Nearly 40 years later, the Chinese transfer program and an updated forestry curriculum are helping UBC Forestry. “We have been able to boost our numbers of students,” Dr Innes recounts, “which has meant that some programs that we would have had difficulty justifying now have sufficient numbers of students to justify them.” UBC Forestry’s 2016 annual report states that 1,023 undergraduates enrolled for the 2016–2017 academic year—the highest number since the enrolment crisis. According to Dr Innes, around 180 Chinese transfer students were enrolled, which constituted about 18 per cent of the undergraduate population.
Forestry Transfer Program
In the Chinese transfer program, students complete two or three years of university at home before transferring to UBC Forestry for the final two years. Faculty members from UBC go to China several times a year to teach. Xinxin Zhu, program manager for Asian Strategies at UBC Forestry says, “We hope students can understand the BC and Canadian context before they transfer to UBC.” She also says that the faculty members’ visits help the students understand the UBC style of teaching.

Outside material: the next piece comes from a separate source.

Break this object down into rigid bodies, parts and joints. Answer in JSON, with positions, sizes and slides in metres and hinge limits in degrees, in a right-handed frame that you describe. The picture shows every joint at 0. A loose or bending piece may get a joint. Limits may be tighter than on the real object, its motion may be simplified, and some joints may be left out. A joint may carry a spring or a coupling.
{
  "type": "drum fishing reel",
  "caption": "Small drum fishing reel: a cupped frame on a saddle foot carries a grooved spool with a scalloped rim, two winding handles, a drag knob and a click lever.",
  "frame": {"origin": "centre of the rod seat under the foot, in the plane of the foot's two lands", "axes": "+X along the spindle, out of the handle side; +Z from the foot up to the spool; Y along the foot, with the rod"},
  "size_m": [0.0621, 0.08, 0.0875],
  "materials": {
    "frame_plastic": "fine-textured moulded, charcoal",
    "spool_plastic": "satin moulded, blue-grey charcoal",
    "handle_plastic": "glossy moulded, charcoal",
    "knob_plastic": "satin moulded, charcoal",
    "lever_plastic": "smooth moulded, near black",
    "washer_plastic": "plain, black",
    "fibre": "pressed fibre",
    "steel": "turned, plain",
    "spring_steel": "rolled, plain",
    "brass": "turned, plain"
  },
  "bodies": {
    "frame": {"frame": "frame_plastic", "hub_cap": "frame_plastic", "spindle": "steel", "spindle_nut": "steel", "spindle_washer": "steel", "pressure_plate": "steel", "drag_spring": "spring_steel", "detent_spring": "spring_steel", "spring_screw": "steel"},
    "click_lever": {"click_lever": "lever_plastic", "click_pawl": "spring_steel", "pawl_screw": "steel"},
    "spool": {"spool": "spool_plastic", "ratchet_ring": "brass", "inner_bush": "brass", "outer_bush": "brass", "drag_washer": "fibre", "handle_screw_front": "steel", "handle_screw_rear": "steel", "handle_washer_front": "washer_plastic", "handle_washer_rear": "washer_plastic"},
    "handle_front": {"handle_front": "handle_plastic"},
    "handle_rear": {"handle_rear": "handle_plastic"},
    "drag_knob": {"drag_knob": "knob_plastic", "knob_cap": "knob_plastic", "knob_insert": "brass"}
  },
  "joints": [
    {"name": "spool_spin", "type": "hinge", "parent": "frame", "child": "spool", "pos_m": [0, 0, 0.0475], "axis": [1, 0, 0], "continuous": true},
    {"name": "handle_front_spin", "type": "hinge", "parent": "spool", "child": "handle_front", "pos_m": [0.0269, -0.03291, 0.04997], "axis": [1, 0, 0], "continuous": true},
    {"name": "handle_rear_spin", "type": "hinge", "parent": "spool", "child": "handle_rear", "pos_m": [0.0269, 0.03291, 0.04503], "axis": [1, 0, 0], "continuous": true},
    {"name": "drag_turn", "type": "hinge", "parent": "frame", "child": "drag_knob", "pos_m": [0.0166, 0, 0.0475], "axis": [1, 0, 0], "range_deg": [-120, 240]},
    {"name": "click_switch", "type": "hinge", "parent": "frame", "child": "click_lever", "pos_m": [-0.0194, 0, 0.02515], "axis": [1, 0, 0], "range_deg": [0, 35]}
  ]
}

Teaching staff from UBC Forestry originally included only the dean and department heads, but now includes an instructor and qualified graduate students with teaching experience. When PhD candidate Allen Larocque was asked if he wanted to teach in China, he jumped at the opportunity. “I’ve always wanted to go to China; it’s been one of my dreams since I was a kid,” he says.
Although the instructors from UBC Forestry taught at different Chinese universities, they had similar experiences. They discovered that the students’ English proficiency was lower than expected, and that the Chinese lecture format differed from the Canadian “flipped classroom learning experience.” The students were not used to presenting material in front of their peers, questioning opinions, or breaking into small groups for activities. Larocque also says that the Chinese students felt more comfortable being taught by someone younger like him, whereas they had felt intimidated by the older and more prestigious faculty members.

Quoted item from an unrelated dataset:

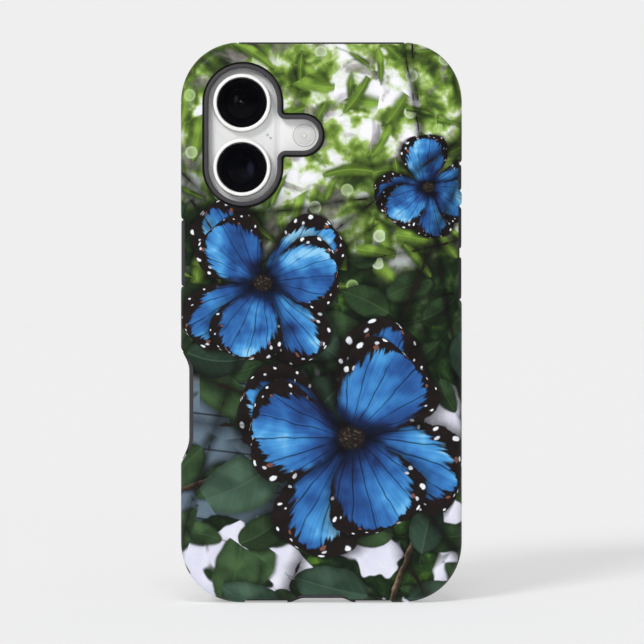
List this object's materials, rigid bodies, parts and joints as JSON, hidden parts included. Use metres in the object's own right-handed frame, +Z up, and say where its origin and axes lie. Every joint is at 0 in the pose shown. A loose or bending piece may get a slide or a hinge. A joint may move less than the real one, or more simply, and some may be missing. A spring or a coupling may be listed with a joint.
{
  "type": "smartphone in a two-layer protective case",
  "caption": "Smartphone in its protective case: a printed hard shell over a rubber liner, open for the camera, charging port and side keys, with key pads that press.",
  "frame": {"origin": "middle of the case's footprint as it stands on its bottom edge, level with that edge", "axes": "+Z up towards the top edge, +X right as seen from the printed back, the printed back faces -Y and the screen +Y"},
  "size_m": [0.0764, 0.0128, 0.1526],
  "materials": {
    "printed_shell": "hard plastic printed all over, satin gloss",
    "liner_rubber": "dark grey rubber, fine matt moulding",
    "aluminium": "bead-blasted and anodised silver",
    "white_glass": "white glass, satin",
    "lens_ring": "polished metal",
    "lens_glass": "coated black lens glass",
    "black_plastic": "matt black",
    "flash_plastic": "clear moulded lens over a pale light",
    "screen_glass": "black glass, polished"
  },
  "bodies": {
    "phone_in_case": {"case_shell": "printed_shell", "case_liner": "liner_rubber", "phone_frame": "aluminium", "back_glass": "white_glass", "lens_ring_upper": "lens_ring", "lens_ring_lower": "lens_ring", "lens_barrel_upper": "black_plastic", "lens_barrel_lower": "black_plastic", "lens_glass_upper": "lens_glass", "lens_glass_lower": "lens_glass", "flash_bowl": "flash_plastic", "flash_light": "flash_plastic", "screen_glass": "screen_glass", "front_camera": "black_plastic", "port_tongue": "black_plastic"},
    "power_key": {"key_power": "aluminium", "pad_power": "liner_rubber"},
    "action_key": {"key_action": "aluminium", "pad_action": "liner_rubber"},
    "volume_up_key": {"key_volume_up": "aluminium", "pad_volume_up": "liner_rubber"},
    "volume_down_key": {"key_volume_down": "aluminium", "pad_volume_down": "liner_rubber"},
    "camera_key": {"key_camera": "aluminium"}
  },
  "joints": [
    {"name": "power_press", "type": "slide", "parent": "phone_in_case", "child": "power_key", "axis": [1, 0, 0], "range_m": [0, 0.00025], "stiffness_N_per_m": 4000},
    {"name": "action_press", "type": "slide", "parent": "phone_in_case", "child": "action_key", "axis": [-1, 0, 0], "range_m": [0, 0.00025], "stiffness_N_per_m": 4000},
    {"name": "volume_up_press", "type": "slide", "parent": "phone_in_case", "child": "volume_up_key", "axis": [-1, 0, 0], "range_m": [0, 0.00025], "stiffness_N_per_m": 4000},
    {"name": "volume_down_press", "type": "slide", "parent": "phone_in_case", "child": "volume_down_key", "axis": [-1, 0, 0], "range_m": [0, 0.00025], "stiffness_N_per_m": 4000},
    {"name": "camera_press", "type": "slide", "parent": "phone_in_case", "child": "camera_key", "axis": [1, 0, 0], "range_m": [0, 0.00015], "stiffness_N_per_m": 4000}
  ]
}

By the time the transfer students arrive at UBC, their English has improved, but their field skills are lacking. Dr Patrick Culbert, a landscape ecologist and instructor, runs a foundational field school where he takes students to Pacific Spirit Regional Park near the UBC campus. “The Chinese students… don’t have the field skills that students used to,” he says. “Even a lot of Canadian students say they haven’t been backpacking or camping, so I think it’s people just being more urban. And [a lot of] the Chinese students… come from urban areas. In their forestry education in China, they rarely go outside. It’s almost all classroom based.”

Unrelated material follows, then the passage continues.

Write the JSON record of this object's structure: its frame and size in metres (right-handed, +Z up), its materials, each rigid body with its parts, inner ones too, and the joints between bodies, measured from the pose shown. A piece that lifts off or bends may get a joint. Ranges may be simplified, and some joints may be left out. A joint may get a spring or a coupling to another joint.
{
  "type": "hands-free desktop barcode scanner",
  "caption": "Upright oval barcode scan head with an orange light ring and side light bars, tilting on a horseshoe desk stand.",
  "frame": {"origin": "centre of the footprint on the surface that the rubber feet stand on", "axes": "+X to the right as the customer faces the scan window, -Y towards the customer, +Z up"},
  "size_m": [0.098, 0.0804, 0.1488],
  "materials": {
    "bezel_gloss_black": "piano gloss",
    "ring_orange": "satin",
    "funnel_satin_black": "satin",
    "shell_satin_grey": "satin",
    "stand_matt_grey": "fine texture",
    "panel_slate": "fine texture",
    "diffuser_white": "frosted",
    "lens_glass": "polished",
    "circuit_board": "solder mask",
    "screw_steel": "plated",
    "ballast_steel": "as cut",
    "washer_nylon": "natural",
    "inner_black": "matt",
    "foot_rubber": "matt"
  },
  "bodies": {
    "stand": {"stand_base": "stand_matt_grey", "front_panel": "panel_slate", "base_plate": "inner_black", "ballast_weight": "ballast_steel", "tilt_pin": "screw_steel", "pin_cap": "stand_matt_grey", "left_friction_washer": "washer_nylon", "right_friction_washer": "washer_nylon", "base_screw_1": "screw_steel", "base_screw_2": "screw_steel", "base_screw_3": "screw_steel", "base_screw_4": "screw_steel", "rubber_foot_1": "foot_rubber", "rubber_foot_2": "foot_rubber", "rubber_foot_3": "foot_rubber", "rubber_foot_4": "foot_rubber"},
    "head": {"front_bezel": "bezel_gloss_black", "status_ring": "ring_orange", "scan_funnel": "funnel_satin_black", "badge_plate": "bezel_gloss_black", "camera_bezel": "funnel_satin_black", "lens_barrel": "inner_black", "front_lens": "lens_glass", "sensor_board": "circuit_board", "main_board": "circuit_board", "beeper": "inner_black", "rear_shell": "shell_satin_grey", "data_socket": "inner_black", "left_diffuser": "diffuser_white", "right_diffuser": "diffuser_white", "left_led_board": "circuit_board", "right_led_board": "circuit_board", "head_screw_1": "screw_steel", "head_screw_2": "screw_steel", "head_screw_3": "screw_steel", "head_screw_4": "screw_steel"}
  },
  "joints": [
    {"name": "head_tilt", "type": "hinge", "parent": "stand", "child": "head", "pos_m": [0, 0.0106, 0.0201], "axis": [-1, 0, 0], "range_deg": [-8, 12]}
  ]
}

Of UBC Forestry’s three traditional programs, more transfer students specialize in wood sciences than in forest resources management or forest sciences. What the Chinese students do with their UBC education after they graduate is information that is still being gathered. With the graduating class of 2017, Zhu says, “Some are still looking for jobs, some of them are working for forestry companies in BC or Alberta, some of them went back to China, and some of them are doing their gap year.”
Goals Achieved
When asked what the greatest accomplishment of the Chinese transfer program is so far, Dr Innes sums up his observations. “I think it’s the broadening of the understanding within our faculty—and that’s amongst faculty, graduate students, and undergraduate students—of the importance of the international arena…. We’ve had some quite underestimated knock-on effects because we now have this cohort of people with a good understanding of BC forestry, who are bilingual in English and Chinese, working for forestry companies, and that’s a huge trade advantage that no other province and no other country really has. And I think that has really helped the BC forest sector survive what has been a pretty tough time.”
According to an April 2017 article in The Globe and Mail, China is Canada’s second largest export market for softwood lumber, with BC leading the way in lumber sales. The forestry ties between Canada and China appear strong and will likely continue for years to come.